Now I think if you will refer to my letter addressed to Johnson & Goodell,  September 8, 1857, you will there find the validity of the Nettleton & Raymond patent questioned. You no doubt have my letter with you, but when the nature of that letter is understood we do not think your sales of exclusive rights lo vend the Nettleton & Raymond machine will be much augmented. You may cease further to flatter yourself with the idea that my letter addressed to Johnson & Goodell was for the purpose of soliciting the sale of your machines in the city of Nashville or anywhere else. You know very well that this was not my object. I have written several letters of inquiry to many others purporting to be inventors of Sewing Machines of the Nettleton & Raymond class; desiring however, as in the case referred to, my letter to Johnson & Goodell, nothing more than an answer which is of more importance to me than the questionable commodity they propose to vend.

And further, I should be unwilling to step so far aside from all just and honorable rules of fair dealing, as to vend and recommend to the public an article that I believe to be so entirely worthless and so wholly void of merit as the Nettleton & Raymond Sewing Machine.

We have Messrs Johnson & Goodell's answer as you doubtless are aware and also have what purports to be a copy of the Nettleton & Raymond invention; an evidence, not only beyond all cavil, of direct infringement in many respects, but utterly worthless in the one essential point, utility.

I do not deny your right to sell the patent, if any, issued to Nettleton & Raymond. But I do deny that you or any one else, has any legal right to use or vend the machine you call the Nettleton & Raymond Patent, with its present feed motion and whenever you, or any one else, claiming to be responsible, sell, or attempt to use your machine in this community, shall be soon made aware that the amount paid for the machine is not a clear receipt.

As regards your assertion, which is nothing more or less than assertion, relative to Patent issued to Fisher & Gibbons of England, you have very widely missed the mark. We happen to be familiar with the form of said claim or patent, to which you allude and your statement or assertion, in this respect, is too absurd to deserve notice. However, it may serve your ends in carrying out the principles of business in which you are engaged.

If you will just, step across the street from your "Parlor No 1" to the Mechanics Library and there examine the Patent office reports, under the following dates, February, 11, 1857; June 22, 1852; February 2, 1858 and May 27, 1856; then ask yourself if the assertion or, in other words, your attempt to answer my 5th interrogatory has the slightest foundation in truth. Please take particular notice of the patent US 9.053 of June 22, 1852 and you may as well as any one else who will take the trouble to examine these reports, convince yourself of the Grover & Baker claim and also at the same time, will perceive, the so called Nettleton & Raymond Machine uses the Grover & Baker feed motion, both the forward and back motion and also the rough surface feed or notched bar and without this feed motion the said Nettleton & Raymond Machine could not take a stitch.
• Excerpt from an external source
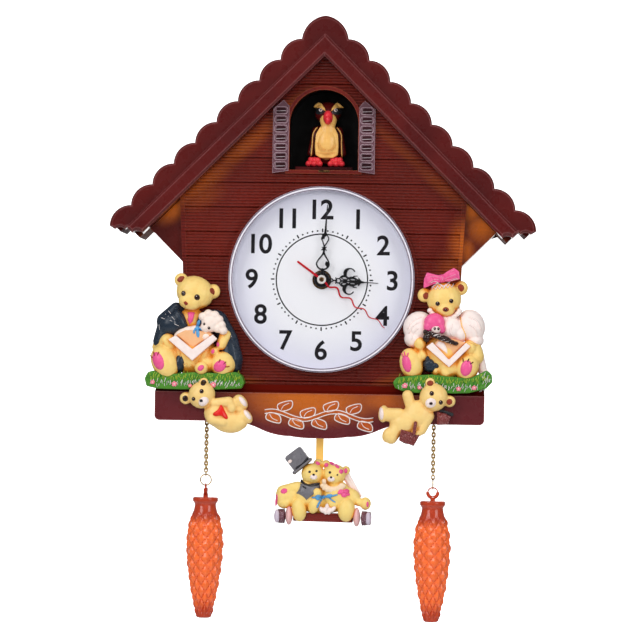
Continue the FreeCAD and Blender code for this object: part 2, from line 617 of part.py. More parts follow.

It would, I think, be well for the purchaser of what you propose to vend, to look into these reports above referred to. This is only one point of infringement. I might mention many others, but the one above, more particularly referred to, is so palpable thai it is at once made apparent to any one upon a slight examination. You say you infer from my "advertisement", that I am retailing a high priced Sewing Machine. True, I am retailing Sewing Machines at the price of $85 to $145 and still, it is very cheap, extremely, when compared with that class of Machine, for which you propose to sell the right to vend. The high priced Machine as you call it, being at all times fairly and correctly represented to the public, while the Nettleton & Raymond Machine, belongs to the Watson & Wooster stripe; which is well known to the public as being entirely worthless, which said Watson & Wooster piratical Machine, we learn the gentleman Mr. A. W. Goodell, so highly "endorsed by prominent fellow citizens" was lately engaged in vending.

I will here state, in conclusion, that I desire to cast no imputation upon the private character of Mr. Goodell, further than one might infer, understanding the nature of his business. Now we deny that any patent ever issued to Nettleton & Raymond, for the invention you set forth and call the Nettleton & Raymond Double Lock Stitch Family Sewing Machine and we further deny that said Nettleton & Raymond, are or ever were the inventors of any Sewing Machine. Show up your claim Mr. Goodell, it is but justice to the public.

It is not the merits of the Nettleton & Raymond Machine that called forth my interrogatories in the Nashville Union & American of the 22d, for fair and honorable competition is but just. But a sense of justice to the parties we represent and more especially the public, who you seem so extremely anxious to serve, requires at our hands a course, which may place before disinterested parties, the true condition of the right in question. And as this is but one of a great number similar in character and almost every day adds another to the list, we shall ever hold our self in readiness, as they make their appearance, to show them up in their true light. We know them all, and are familiar with their deformities and they shall at all times have our especial attention.